_Set task:_
Begin with the line that contains "x, y = 0.015, 0.455" and end with the line that contains "bpy.context.scene.collection.objects.link(empty)", transcribing exactly each line in that stretch and no other.

##### Supplied information

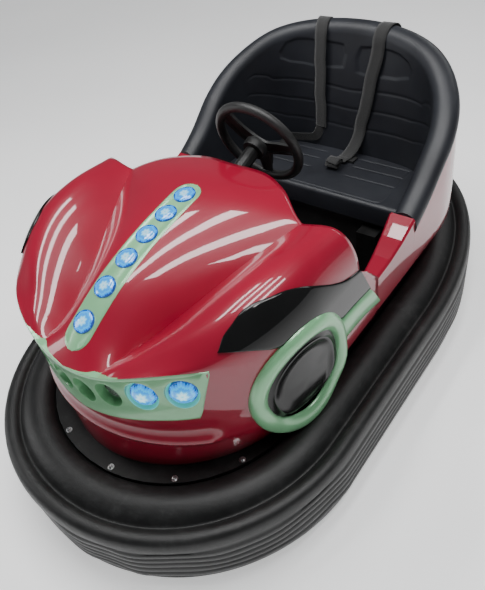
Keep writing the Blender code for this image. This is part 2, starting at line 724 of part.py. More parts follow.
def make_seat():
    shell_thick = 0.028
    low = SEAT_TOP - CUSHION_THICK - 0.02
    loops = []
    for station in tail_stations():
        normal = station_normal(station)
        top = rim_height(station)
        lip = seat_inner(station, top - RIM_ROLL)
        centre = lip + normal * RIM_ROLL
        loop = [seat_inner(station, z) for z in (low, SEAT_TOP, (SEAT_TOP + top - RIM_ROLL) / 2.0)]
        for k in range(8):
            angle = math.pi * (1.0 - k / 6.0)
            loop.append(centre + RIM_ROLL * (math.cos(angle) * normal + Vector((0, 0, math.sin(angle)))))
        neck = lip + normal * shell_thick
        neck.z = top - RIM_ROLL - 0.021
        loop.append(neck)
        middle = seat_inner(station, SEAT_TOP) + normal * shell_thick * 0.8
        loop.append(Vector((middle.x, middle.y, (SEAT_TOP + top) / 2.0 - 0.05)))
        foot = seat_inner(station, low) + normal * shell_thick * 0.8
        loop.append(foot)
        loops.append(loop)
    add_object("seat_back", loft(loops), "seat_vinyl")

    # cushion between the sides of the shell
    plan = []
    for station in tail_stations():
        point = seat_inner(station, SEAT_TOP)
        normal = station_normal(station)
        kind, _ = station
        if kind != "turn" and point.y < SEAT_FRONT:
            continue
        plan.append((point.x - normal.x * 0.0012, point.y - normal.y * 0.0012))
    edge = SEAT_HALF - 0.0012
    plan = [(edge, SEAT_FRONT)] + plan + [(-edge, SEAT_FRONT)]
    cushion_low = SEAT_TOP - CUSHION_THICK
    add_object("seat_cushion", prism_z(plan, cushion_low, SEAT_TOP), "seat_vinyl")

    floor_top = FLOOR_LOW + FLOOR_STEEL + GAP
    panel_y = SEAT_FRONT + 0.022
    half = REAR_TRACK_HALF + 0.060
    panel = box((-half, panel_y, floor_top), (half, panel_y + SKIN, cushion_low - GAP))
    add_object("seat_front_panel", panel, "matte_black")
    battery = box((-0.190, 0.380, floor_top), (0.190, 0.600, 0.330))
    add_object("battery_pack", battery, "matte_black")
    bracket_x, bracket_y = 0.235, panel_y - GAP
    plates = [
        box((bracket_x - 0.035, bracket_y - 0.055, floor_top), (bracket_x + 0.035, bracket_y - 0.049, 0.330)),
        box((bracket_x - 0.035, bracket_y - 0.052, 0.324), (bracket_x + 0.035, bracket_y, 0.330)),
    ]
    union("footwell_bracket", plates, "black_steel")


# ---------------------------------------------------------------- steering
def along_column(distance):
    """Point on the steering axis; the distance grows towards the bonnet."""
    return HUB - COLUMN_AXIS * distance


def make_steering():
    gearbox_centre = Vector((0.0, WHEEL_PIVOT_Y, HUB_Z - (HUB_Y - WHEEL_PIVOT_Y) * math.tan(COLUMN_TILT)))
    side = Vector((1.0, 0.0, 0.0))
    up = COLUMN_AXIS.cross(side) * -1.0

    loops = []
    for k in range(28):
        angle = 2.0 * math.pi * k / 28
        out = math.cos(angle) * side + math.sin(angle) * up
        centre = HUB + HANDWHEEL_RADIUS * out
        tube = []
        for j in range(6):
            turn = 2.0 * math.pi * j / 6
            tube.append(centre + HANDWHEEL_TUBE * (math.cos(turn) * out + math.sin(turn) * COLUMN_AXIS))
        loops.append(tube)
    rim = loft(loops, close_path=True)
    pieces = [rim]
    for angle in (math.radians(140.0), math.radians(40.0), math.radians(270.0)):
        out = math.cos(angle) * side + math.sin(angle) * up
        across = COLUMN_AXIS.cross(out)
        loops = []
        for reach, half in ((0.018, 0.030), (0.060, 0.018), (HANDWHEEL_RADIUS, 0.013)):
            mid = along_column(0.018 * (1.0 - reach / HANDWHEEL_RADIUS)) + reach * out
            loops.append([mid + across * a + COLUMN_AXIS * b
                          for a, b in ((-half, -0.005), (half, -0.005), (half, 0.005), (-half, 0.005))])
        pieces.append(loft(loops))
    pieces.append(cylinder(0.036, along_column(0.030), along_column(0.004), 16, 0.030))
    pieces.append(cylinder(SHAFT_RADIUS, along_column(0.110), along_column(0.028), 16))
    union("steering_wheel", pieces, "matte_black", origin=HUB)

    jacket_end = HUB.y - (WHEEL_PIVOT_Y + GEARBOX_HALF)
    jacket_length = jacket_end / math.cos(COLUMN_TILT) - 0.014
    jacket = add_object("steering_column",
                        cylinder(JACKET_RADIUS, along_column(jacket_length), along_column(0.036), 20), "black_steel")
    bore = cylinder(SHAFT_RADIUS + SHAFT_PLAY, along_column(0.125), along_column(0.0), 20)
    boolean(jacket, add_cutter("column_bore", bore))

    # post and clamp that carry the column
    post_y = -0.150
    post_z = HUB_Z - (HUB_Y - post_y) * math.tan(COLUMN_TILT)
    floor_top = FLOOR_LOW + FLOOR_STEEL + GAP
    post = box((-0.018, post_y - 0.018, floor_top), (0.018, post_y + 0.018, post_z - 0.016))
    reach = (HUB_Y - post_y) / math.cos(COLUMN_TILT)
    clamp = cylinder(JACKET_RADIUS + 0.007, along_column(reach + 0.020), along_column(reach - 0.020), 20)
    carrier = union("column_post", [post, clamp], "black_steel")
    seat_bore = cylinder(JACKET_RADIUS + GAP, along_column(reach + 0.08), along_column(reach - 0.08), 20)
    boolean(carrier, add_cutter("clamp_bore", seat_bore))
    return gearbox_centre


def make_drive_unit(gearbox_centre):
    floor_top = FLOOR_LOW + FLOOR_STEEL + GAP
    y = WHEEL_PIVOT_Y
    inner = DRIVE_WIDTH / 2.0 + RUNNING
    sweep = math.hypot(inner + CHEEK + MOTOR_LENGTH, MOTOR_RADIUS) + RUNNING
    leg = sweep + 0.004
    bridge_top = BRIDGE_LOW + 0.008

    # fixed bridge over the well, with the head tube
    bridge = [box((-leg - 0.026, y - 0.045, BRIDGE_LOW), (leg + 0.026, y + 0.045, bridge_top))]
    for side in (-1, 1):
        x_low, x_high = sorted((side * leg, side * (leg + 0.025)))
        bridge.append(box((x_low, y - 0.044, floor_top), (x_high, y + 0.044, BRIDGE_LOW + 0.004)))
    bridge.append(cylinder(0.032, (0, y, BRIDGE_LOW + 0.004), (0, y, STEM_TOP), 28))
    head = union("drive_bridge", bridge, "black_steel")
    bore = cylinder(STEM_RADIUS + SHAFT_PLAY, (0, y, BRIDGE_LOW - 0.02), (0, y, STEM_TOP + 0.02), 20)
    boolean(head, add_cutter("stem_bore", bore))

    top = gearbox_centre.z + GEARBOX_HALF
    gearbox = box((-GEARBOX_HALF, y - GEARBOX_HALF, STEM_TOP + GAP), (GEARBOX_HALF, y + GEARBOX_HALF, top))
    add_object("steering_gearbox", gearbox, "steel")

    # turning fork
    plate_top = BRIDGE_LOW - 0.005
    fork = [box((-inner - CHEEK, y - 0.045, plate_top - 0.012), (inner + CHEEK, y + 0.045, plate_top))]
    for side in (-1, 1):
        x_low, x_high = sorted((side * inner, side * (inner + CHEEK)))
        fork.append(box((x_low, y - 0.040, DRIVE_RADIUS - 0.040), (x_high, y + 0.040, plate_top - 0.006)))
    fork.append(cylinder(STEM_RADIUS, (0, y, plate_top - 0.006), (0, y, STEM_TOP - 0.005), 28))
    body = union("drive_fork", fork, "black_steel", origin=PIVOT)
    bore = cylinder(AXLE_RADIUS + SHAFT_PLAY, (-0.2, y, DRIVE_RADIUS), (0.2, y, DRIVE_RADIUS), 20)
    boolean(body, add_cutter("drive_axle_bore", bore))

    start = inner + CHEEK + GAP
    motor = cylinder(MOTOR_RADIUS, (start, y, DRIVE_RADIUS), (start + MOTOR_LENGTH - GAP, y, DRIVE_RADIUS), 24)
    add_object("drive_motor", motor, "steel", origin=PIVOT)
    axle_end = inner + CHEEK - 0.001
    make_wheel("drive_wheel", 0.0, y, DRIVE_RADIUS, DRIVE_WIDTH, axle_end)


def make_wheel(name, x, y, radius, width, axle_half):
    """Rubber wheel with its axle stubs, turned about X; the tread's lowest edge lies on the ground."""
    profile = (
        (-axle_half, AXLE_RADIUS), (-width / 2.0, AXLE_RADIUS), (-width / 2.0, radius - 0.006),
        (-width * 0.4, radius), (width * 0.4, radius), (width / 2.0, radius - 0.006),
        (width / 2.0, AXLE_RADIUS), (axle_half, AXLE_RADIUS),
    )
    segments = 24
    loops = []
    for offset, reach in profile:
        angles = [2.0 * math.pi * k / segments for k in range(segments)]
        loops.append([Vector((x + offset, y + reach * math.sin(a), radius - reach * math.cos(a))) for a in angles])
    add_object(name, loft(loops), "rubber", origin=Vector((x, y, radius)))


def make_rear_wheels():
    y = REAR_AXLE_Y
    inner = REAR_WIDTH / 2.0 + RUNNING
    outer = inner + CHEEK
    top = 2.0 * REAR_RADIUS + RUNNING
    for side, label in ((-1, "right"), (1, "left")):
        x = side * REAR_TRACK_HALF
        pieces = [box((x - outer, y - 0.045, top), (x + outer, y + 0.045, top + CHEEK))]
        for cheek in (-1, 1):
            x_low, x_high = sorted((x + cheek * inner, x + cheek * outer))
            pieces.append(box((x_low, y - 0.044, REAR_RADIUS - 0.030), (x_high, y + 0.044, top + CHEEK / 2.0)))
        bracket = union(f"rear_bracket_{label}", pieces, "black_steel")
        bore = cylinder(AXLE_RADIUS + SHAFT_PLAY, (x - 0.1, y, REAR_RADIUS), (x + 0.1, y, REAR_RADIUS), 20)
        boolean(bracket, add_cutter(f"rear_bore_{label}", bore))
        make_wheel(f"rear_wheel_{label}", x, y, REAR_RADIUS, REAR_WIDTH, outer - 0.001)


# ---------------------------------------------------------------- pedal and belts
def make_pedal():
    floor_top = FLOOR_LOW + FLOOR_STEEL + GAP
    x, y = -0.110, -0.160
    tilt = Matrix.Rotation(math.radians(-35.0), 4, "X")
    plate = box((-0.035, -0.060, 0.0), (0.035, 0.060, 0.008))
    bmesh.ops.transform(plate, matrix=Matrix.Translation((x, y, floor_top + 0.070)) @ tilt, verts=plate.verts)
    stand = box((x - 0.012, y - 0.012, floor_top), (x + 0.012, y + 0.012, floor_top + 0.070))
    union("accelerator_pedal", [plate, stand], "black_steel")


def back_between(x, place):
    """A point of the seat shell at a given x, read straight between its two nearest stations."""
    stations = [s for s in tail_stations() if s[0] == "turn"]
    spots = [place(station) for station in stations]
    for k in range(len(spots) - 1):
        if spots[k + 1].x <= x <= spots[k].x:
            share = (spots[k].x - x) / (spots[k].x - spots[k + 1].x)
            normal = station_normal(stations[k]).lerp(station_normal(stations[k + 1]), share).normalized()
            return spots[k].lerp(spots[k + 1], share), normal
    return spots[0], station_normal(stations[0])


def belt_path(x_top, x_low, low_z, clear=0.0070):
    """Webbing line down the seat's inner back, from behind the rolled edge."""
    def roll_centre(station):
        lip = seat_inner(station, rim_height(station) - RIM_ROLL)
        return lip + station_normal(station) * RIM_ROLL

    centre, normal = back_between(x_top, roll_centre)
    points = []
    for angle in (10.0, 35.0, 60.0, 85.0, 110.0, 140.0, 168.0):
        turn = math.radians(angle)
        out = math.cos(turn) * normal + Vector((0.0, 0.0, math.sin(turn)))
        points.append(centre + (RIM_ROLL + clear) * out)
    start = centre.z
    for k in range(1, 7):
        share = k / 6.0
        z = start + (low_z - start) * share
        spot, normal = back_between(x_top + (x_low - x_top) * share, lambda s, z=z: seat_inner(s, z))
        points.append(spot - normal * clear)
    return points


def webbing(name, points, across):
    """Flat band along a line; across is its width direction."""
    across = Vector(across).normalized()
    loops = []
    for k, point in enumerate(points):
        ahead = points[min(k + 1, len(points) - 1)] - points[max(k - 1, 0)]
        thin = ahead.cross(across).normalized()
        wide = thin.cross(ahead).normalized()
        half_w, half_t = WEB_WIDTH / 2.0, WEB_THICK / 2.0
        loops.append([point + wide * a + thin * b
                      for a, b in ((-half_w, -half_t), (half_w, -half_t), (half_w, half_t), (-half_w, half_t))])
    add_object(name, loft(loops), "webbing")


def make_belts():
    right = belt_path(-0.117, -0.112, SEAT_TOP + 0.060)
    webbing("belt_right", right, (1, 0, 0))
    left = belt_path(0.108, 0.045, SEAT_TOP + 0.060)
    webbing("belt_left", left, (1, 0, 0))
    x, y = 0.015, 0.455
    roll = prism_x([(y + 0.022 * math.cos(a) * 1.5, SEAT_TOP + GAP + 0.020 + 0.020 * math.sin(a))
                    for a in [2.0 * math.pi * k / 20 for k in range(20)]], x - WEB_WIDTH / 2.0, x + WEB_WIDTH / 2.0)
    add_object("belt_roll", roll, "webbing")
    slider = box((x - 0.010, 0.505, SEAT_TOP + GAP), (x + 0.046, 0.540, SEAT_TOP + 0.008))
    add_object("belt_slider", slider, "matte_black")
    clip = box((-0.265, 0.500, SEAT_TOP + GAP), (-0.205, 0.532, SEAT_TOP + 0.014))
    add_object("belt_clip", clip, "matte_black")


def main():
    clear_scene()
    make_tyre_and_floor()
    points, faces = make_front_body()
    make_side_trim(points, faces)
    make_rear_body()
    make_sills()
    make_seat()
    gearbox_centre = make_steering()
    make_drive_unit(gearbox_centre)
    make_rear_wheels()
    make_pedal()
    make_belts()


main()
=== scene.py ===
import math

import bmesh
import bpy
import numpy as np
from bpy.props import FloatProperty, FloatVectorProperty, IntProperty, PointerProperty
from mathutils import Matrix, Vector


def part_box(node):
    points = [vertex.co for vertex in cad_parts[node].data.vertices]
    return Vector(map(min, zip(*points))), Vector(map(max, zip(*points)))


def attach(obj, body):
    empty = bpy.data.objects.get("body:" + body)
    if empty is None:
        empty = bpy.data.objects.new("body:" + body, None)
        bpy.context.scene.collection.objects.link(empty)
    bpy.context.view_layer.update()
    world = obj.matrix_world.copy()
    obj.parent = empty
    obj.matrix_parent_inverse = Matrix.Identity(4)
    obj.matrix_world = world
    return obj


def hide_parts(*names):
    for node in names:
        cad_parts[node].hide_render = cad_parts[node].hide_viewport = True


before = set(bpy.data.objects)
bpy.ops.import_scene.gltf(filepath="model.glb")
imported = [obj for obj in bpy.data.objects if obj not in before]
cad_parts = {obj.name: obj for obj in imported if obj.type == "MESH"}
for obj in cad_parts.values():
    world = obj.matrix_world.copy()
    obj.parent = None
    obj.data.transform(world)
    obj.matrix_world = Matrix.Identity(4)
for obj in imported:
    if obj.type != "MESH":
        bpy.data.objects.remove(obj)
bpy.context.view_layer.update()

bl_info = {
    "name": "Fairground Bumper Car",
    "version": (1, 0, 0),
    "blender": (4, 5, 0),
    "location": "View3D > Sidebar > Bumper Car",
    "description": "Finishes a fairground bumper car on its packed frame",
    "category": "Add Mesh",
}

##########

_Complete output:_
    x, y = 0.015, 0.455
    roll = prism_x([(y + 0.022 * math.cos(a) * 1.5, SEAT_TOP + GAP + 0.020 + 0.020 * math.sin(a))
                    for a in [2.0 * math.pi * k / 20 for k in range(20)]], x - WEB_WIDTH / 2.0, x + WEB_WIDTH / 2.0)
    add_object("belt_roll", roll, "webbing")
    slider = box((x - 0.010, 0.505, SEAT_TOP + GAP), (x + 0.046, 0.540, SEAT_TOP + 0.008))
    add_object("belt_slider", slider, "matte_black")
    clip = box((-0.265, 0.500, SEAT_TOP + GAP), (-0.205, 0.532, SEAT_TOP + 0.014))
    add_object("belt_clip", clip, "matte_black")


def main():
    clear_scene()
    make_tyre_and_floor()
    points, faces = make_front_body()
    make_side_trim(points, faces)
    make_rear_body()
    make_sills()
    make_seat()
    gearbox_centre = make_steering()
    make_drive_unit(gearbox_centre)
    make_rear_wheels()
    make_pedal()
    make_belts()


main()
=== scene.py ===
import math

import bmesh
import bpy
import numpy as np
from bpy.props import FloatProperty, FloatVectorProperty, IntProperty, PointerProperty
from mathutils import Matrix, Vector


def part_box(node):
    points = [vertex.co for vertex in cad_parts[node].data.vertices]
    return Vector(map(min, zip(*points))), Vector(map(max, zip(*points)))


def attach(obj, body):
    empty = bpy.data.objects.get("body:" + body)
    if empty is None:
        empty = bpy.data.objects.new("body:" + body, None)
        bpy.context.scene.collection.objects.link(empty)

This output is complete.